A friend's boyfriend once asked me how I was still single. When I told him that I simply hadn't fancied anyone enough, he offered a conciliatory compliment:

"Well, I'd do ya." And then, just in case I didn't hear him the first time: "I'd do ya, so I would."

"Thank you," I answered. "That means a lot to me."

He later suggested that he set me up with one of his friends, at which point I wondered if it would be entirely inappropriate to start crying.

Set-ups are the worst part of the whole sorry scene. Not only do you have to appear grateful that someone has taken the time to play Cupid on your behalf, but you also have to appear interested when they produce a picture of a recent stag weekend, before pointing to the fella with a traffic cone on his head.

A septuagenarian friend of mine is a divil for it, but purely for her own entertainment. She's tried to set me up with a cashier in McDonald's, a bank teller in AIB and a garda. . . while he was giving her a ticket.

Then there are the mystics, those that attempt to soothe your weary heart by offering up premonitionary prospects.

One of my friend's mothers recently asserted that she "will find someone before she turns 32".
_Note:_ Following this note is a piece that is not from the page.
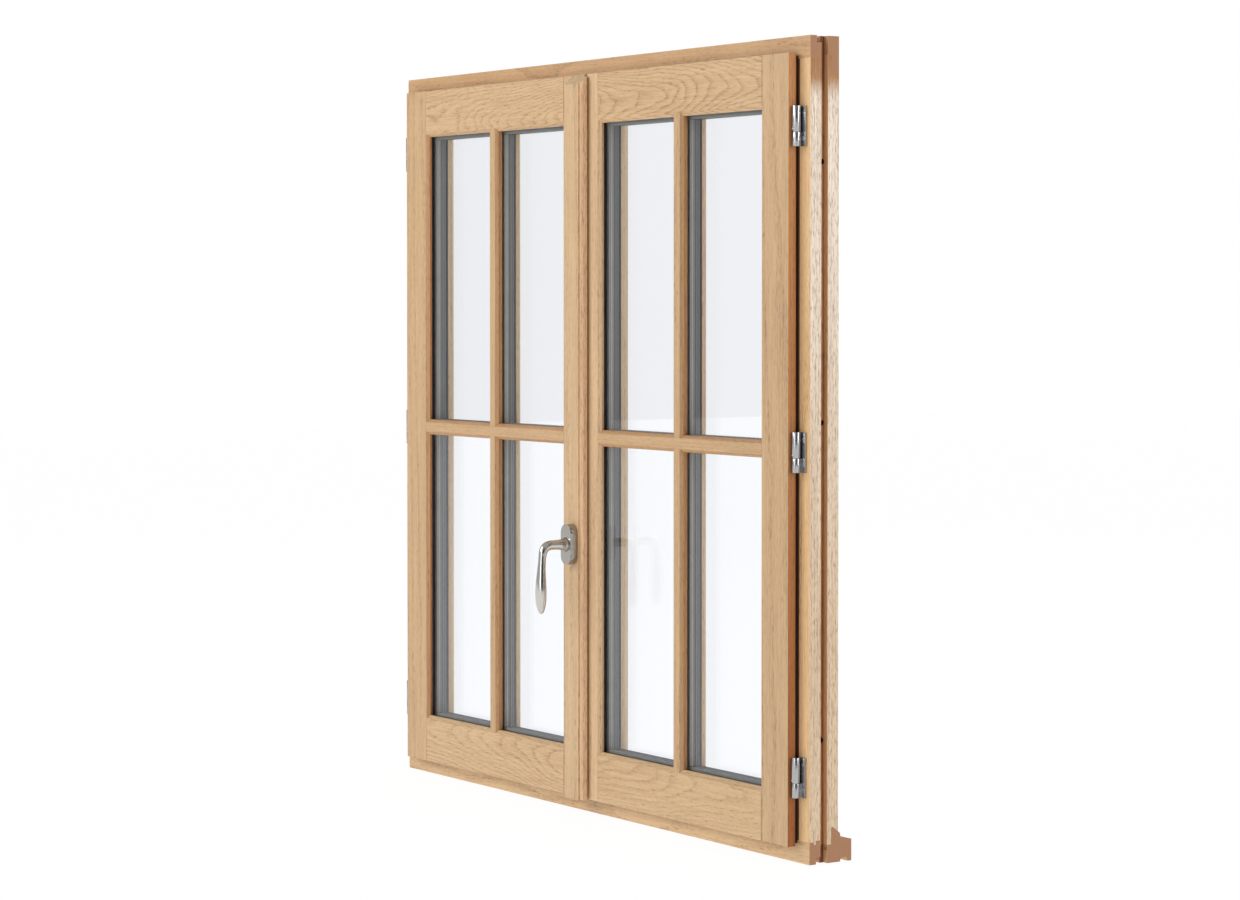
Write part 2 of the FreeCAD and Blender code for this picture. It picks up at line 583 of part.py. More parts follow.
hinge_knuckles = group("right_knuckles", *[leaf_hinge(i, z) for i, z in enumerate(hinge_heights)])
grub_screws = group("right_grubs", *grubs)
SHARED = {
    "hinge_stile": hinge_stile, "top_rail": top_rail, "bottom_rail": bottom_rail,
    "inner_muntin_bar": inner_level, "inner_muntin_uprights": inner_uprights,
    "outer_muntin_bar": outer_level, "outer_muntin_uprights": outer_uprights,
    "inner_glass": inner_glass, "outer_glass": outer_glass, "glass_spacer": spacer,
    "inner_gasket": inner_gasket, "outer_gasket": outer_gasket, "glazing_beads": glazing_beads,
    "hinge_knuckles": hinge_knuckles, "hinge_grub_screws": grub_screws,
}
for name, piece in SHARED.items():
    node(f"active_{name}", mirrored(f"{name}_image", piece, ACROSS))
    node(f"passive_{name}", piece)
node("passive_meeting_stile", passive_meeting)
node("passive_weather_bar", weather_bar("passive_drip_bar", d.weather_start_passive))
node("active_weather_bar", mirrored("active_drip_bar", weather_bar(
    "active_drip_source", d.weather_start_active), ACROSS))

cover_front = d.leaf_back + d.cover_gap
cover_shoulder = d.cover_back - d.cover_bevel
node("passive_outer_astragal", bar(
    "outer_astragal_bar", "XY",
    [(d.passive_edge, d.leaf_back), (d.cover_outer, d.leaf_back), (d.cover_outer, cover_shoulder),
     (d.cover_outer - d.cover_bevel, d.cover_back), (d.cover_inner + d.cover_bevel, d.cover_back),
     (d.cover_inner, cover_shoulder), (d.cover_inner, cover_front), (d.passive_edge, cover_front)],
    d.cover_low, d.frame_height - d.cover_low))

# ---------------------------------------------------------------- active meeting stile and astragal
handle_z = d.handle_height
case_x = (-d.case_half, d.plate_side)
case_z = (d.case_low, d.case_high)
rosette_back = -d.astragal_face
rosette_face = rosette_back - d.rosette_thick
lock_cuts = [
    block("case_pocket", case_x, (d.case_front, d.case_back), case_z),
    block("rod_channel", (d.channel_inner, d.plate_side), pocket_y,
          (d.leaf_body_low - OVERRUN, leaf_body_high + OVERRUN)),
    block("faceplate_seat", (d.plate_side, d.active_edge + OVERRUN), (d.faceplate_front, d.faceplate_back),
          (d.faceplate_low, d.frame_height - d.faceplate_low)),
]
spindle_hole = cylinder("spindle_hole", "Y", d.spindle_bore, -d.astragal_face, d.case_front + d.case_wall,
                        z=handle_z)
rosette_screws = [
    cylinder(f"rosette_screw_{i}", "Y", d.rosette_screw_radius, -d.rosette_screw_head, d.rosette_screw_tip,
             z=handle_z + d.rosette_screw_rise * way) for i, way in enumerate((-1, 1))]
active_source = cut("active_meeting_source", meeting_stile_bar("active_meeting_bar", -d.active_edge),
                    *meeting_tenons, *meeting_notches)
active_image = mirrored("active_meeting_image", active_source, ACROSS)
node("active_meeting_stile", cut("active_meeting_piece", active_image, *lock_cuts, spindle_hole,
                                 *rosette_screws))

# The astragal: flat face, a quirk and bead on each edge, and a wing over the passive leaf.
half, bead, quirk = d.astragal_half, d.astragal_bead, d.astragal_quirk
face, wing = -d.astragal_face, -d.astragal_wing
bead_face = face + d.quirk_bead_drop
astragal_outline = [
    (-half, -d.leaf_face), (-half, face + d.ease_side),
    (-half + d.ease_middle_in, face + d.ease_middle_back), (-half + d.ease_face, face),
    (half - bead - quirk, face), (half - bead - quirk, face + quirk), (half - bead, face + quirk),
    (half - bead + d.quirk_bead_drop, bead_face), (half - d.quirk_bead_ease, bead_face),
    (half, bead_face + d.quirk_bead_ease), (half, wing), (d.active_edge, wing),
    (d.active_edge, -d.leaf_face)]
astragal_bar = bar("astragal_bar", "XY", astragal_outline, d.leaf_lip_low, leaf_lip_high)
bevel_start = leaf_lip_high - d.astragal_bevel
end_bevel = bar("astragal_end_bevel", "YZ",
                [(face - OVERRUN, bevel_start - OVERRUN), (face + d.astragal_bevel, leaf_lip_high),
                 (face + d.astragal_bevel, leaf_lip_high + OVERRUN),
                 (face - OVERRUN, leaf_lip_high + OVERRUN)],
                -half - OVERRUN, half + OVERRUN)
node("astragal", cut("astragal_piece", astragal_bar, end_bevel, spindle_hole, *rosette_screws))

# ---------------------------------------------------------------- handle
half_rosette = d.rosette_width / 2
rosette_rise = d.rosette_height / 2 - half_rosette
rosette_solid = fuse(
    "rosette_solid",
    block("rosette_middle", (-half_rosette, half_rosette), (rosette_face, rosette_back),
          (handle_z - rosette_rise, handle_z + rosette_rise)),
    *[cylinder(f"rosette_end_{i}", "Y", half_rosette, rosette_face, rosette_back,
               z=handle_z + rosette_rise * way) for i, way in enumerate((-1, 1))])
neck_bore = cylinder("neck_bore", "Y", d.neck_radius + d.neck_clearance, rosette_face - OVERRUN,
                     rosette_back + OVERRUN, z=handle_z)
node("handle_rosette", cut("rosette_piece", rosette_solid, neck_bore, *rosette_screws))
node("rosette_screws", group("rosette_screw_pair", *rosette_screws))

half_square = d.spindle_square / 2
spindle = block("square_spindle", (-half_square, half_square), (-d.spindle_front, d.gear_back),
                (handle_z - half_square, handle_z + half_square))
node("handle_spindle", spindle)

# Grip sections from the elbow down: share of the length, half-width across X and half-depth along Y.
GRIP = ((0.0, 7.6, 7.6), (0.2, 6.8, 5.8), (0.42, 8.8, 6.9), (0.66, 11.3, 8.4), (0.86, 9.6, 7.2),
        (1.0, 2.6, 2.2))
grip_sections = []
for i, (share, across, deep) in enumerate(GRIP):
    section = doc.addObject("Part::Ellipse", f"grip_section_{i}")
    section.MajorRadius = across
    section.MinorRadius = deep
    place(section, y=-d.grip_front, z=handle_z - d.grip_length * share)
    grip_sections.append(section)
grip = doc.addObject("Part::Loft", "grip")
grip.Sections = grip_sections
grip.Solid = True
elbow = doc.addObject("Part::Sphere", "elbow")
bind(elbow, "Radius", d.elbow_radius)
place(elbow, y=-d.grip_front + d.elbow_back, z=handle_z)
collar = cylinder("neck_collar", "Y", d.neck_radius, -d.collar_end, -d.neck_start, z=handle_z)
neck = cylinder("neck", "Y", d.neck_bar_radius, -d.grip_front, -d.neck_start, z=handle_z)
node("lever", cut("lever_piece", fuse("lever_solid", collar, neck, elbow, grip), spindle))

# ---------------------------------------------------------------- lock gear
TEETH = 10
PRESSURE_TURN = math.radians(20)
pitch = d.gear_module * math.pi
# Along each rack, in tooth pitches from the handle's axis: its two ends, and where its rod starts.
RACK_NEAR, RACK_FAR, ROD_START = 2.1, 4, 3.9


def polar(radius, angle):
    """A point round the handle's axis, as X and Z."""
    return size(radius) * math.cos(angle), handle_z + size(radius) * math.sin(angle)


# Half-angles of a tooth at its foot, pitch circle and tip, thinned for running clearance.
TOOTH = ((d.gear_root, 0.150), (d.gear_pitch, 0.138), (d.gear_tip, 0.070))
gear_outline = []
for tooth in range(TEETH):
    middle = 2 * math.pi * tooth / TEETH
    gear_outline += [polar(radius, middle - angle) for radius, angle in TOOTH]
    gear_outline += [polar(radius, middle + angle) for radius, angle in reversed(TOOTH)]
pinion_blank = bar("pinion_blank", "XZ", gear_outline, d.gear_front, d.gear_back)
node("pinion", cut("pinion_piece", pinion_blank, spindle))


def rack_outline(side, way):
    """A rack's toothed bar in X and Z. side is its side of the pinion, way the end it runs towards."""
    slope = math.tan(PRESSURE_TURN)
    half_tip = d.rack_half_tip
    half_root = half_tip + (d.rack_root - d.rack_tip) * slope
    points = []
    for step in range(-2, 4):
        centre = handle_z + pitch * ((step + 0.5) * way)
        points += [(d.rack_root * side, centre - half_root * way),
                   (d.rack_tip * side, centre - half_tip * way),
                   (d.rack_tip * side, centre + half_tip * way),
                   (d.rack_root * side, centre + half_root * way)]
    far = handle_z + pitch * (RACK_FAR * way)
    near = handle_z - pitch * (RACK_NEAR * way)
    return [(d.rod_back * side, near), (d.rack_root * side, near)] + points + [
        (d.rack_root * side, far), (d.rod_back * side, far)]


rod_x = (d.rod_front, d.rod_back)
gear_y = (d.gear_front, d.gear_back)
upper_rack = bar("upper_rack", "XZ", rack_outline(1, 1), *gear_y)
upper_bar = block("upper_bar", rod_x, gear_y, (handle_z + pitch * ROD_START, d.frame_height - d.rod_tip))
node("upper_lock_rod", fuse("upper_rod_piece", upper_rack, upper_bar))
lower_rack = bar("lower_rack", "XZ", rack_outline(-1, -1), *gear_y)
lower_leg = block("lower_leg", (-d.rod_back, -d.rack_root), gear_y,
                  (d.link_low, handle_z - pitch * ROD_START))
link = block("rod_link", (-d.rod_back, d.rod_back), gear_y, (d.link_low, d.link_high))
lower_bar = block("lower_bar", rod_x, gear_y, (d.rod_tip, d.link_high))
node("lower_lock_rod", fuse("lower_rod_piece", lower_rack, lower_leg, link, lower_bar))

case_hollow = block("case_hollow", (-d.case_half + d.case_wall, d.plate_side + OVERRUN),
                    (d.case_front + d.case_wall, d.case_back - d.case_wall),
                    (d.case_low + d.case_wall, d.case_high - d.case_wall))
case_slots = block("case_slots", (d.channel_inner, d.plate_side + OVERRUN),
                   (d.case_front + d.case_wall, d.case_back - d.case_wall),
                   (d.case_low - OVERRUN, d.case_high + OVERRUN))
case_solid = block("case_solid", case_x, (d.case_front, d.case_back), case_z)
node("gearbox_case", cut("gearbox_case_piece", case_solid, case_hollow, case_slots, spindle_hole))
node("faceplate", block("faceplate_strip", (d.plate_side, d.active_edge),
                        (d.faceplate_front, d.faceplate_back),
                        (d.faceplate_low, d.frame_height - d.faceplate_low)))

# ---------------------------------------------------------------- flush bolts
thumb_z = (d.thumb_low, d.thumb_high)
bolt_bar = block("bolt_bar", (d.bolt_inner, d.bolt_outer), (d.bolt_front, d.bolt_back),
                 (d.rod_tip, d.rod_tip + d.bolt_length))
thumb = block("bolt_thumb", (d.passive_edge - d.thumb_proud, d.bolt_inner + d.thumb_root),
              (d.thumb_front, d.thumb_back), thumb_z)
lower_bolt = fuse("lower_bolt_piece", bolt_bar, thumb)
node("lower_flush_bolt", lower_bolt)
node("upper_flush_bolt", mirrored("upper_bolt_piece", lower_bolt, UPWARDS, half_height))
thumb_slot = block("thumb_slot", (d.passive_edge - OVERRUN, d.bolt_plate_side + OVERRUN),
                   (d.thumb_front - d.bolt_clearance, d.thumb_back + d.bolt_clearance),
                   (d.thumb_low - d.thumb_play, d.thumb_high + d.bolt_travel + d.thumb_play))
bolt_plate = cut("bolt_plate_low_piece",
                 block("bolt_plate_blank", (d.passive_edge, d.bolt_plate_side),
                       (d.faceplate_front, d.faceplate_back), (d.bolt_plate_low, d.bolt_plate_high)),
                 thumb_slot)
node("flush_bolt_plates", both_ends("bolt_plate_pair", bolt_plate))

# ---------------------------------------------------------------- check and write
doc.recompute()
for thing in doc.Objects:
    faults = [word for word in thing.State if word in ("Invalid", "Error")]
    if faults:
        raise RuntimeError(f"{thing.Label}: {faults}")
for name, piece in nodes.items():
    if piece.Shape.isNull() or not piece.Shape.isValid() or not piece.Shape.Solids:
        raise RuntimeError(f"{name} is not a sound solid")
os.makedirs("parts", exist_ok=True)
for name, piece in nodes.items():
    piece.Shape.exportStep(f"parts/{name}.step")
    print(f"{name}: {len(piece.Shape.Solids)} solid(s), {piece.Shape.Volume / 1000:.1f} cm3")
print(len(nodes), "nodes")
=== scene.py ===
import json
import math
import random

import bpy
import bmesh
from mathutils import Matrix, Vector


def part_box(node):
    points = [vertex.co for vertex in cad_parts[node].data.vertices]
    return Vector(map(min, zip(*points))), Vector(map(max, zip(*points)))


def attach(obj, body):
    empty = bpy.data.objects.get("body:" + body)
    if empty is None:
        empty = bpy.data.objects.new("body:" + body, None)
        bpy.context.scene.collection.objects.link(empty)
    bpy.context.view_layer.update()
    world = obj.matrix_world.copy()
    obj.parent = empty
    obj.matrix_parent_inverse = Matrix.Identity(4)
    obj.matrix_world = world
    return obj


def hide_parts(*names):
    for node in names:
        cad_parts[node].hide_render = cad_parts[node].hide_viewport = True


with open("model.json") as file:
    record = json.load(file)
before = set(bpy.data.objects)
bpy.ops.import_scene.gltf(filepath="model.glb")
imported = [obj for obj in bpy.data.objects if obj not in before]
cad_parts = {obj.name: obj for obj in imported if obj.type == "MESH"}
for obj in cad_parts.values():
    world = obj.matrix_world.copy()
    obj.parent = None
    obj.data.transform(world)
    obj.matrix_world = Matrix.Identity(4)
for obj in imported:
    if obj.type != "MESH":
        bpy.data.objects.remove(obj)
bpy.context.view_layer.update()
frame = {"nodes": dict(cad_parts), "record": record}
scene = bpy.context.scene
nodes = frame["nodes"]
SLOT_OF = {s["node"]: s["material_slot"] for s in frame["record"]["subparts"]}
FRAME_LOW, FRAME_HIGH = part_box("sill")[0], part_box("head")[1]
MM = 0.001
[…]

What concerned my friend was that her mother sounded like she was actually trying to assure herself. Worse, she used the same tone people employ when they say things like "you will beat this cancer".

"Oh dear God, they think we're chronically single," I moaned when she told me this.

Little did I know that things were about to get worse. It transpires that my other friend's family think I'm gay. As in, they think my friend and I are in a clandestine relationship. As you get older and your friends pair off and settle down, single friends begin to spend more time together.

Only this particular friend's family have mistaken our lengthy phone conversations as sweet nothings and our weekends away as romantic rendezvous. They're being pretty cool about it, which would be hugely helpful if we were actually coming out of the closet. Only, we're not.

"We don't mind if you're gay," they keep reassuring her. "Are you sure it wasn't a date?" they tease when she comes home from a night out with me.

We bumped into her sister on the Luas last week. Typically, it was just the two of us, so clearly we were on our way home to make love, or feed each other ice-cream, or something.

It's rather perverse having to prove your sexuality without being able to actually articulate it. Nonetheless, I gave it my best shot.

I told them about a recent date I went on, being careful to put the emphasis on the 'he'. I dropped in a line about an ex-boyfriend. I even brought up Tom Hardy. "I'd do him, so I would."

I'm a firm believer in going with the flow. You don't go looking for love; love finds you. And that can only happen when you live a full life, rather than a life spent looking for another half.

Only, it's hard to go with the flow when you constantly have to validate your position. I can't just say I'm not in a relationship anymore.

Instead I have to assure people that I'm not picky, that I'm not intimidating, that I'm not gay. It's not fair.